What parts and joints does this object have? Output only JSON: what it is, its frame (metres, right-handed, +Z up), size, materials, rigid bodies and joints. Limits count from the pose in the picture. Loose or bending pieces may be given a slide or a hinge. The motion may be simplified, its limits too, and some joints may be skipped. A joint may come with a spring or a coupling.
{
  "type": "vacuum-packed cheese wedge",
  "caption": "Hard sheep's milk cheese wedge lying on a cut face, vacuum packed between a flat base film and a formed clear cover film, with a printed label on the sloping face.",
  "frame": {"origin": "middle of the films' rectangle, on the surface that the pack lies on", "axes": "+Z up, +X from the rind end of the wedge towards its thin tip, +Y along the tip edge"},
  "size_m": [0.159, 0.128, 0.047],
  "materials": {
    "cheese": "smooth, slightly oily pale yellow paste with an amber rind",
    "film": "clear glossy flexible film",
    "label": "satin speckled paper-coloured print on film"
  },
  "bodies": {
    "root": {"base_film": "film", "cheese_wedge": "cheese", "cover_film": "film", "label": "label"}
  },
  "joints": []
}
::::::::::
--- TASK DIRECTIONS ---
Locate the word "materials" in the data above. Copy every line carrying it.

--- WRITTEN ANSWER ---
What parts and joints does this object have? Output only JSON: what it is, its frame (metres, right-handed, +Z up), size, materials, rigid bodies and joints. Limits count from the pose in the picture. Loose or bending pieces may be given a slide or a hinge. The motion may be simplified, its limits too, and some joints may be skipped. A joint may come with a spring or a coupling.
  "materials": {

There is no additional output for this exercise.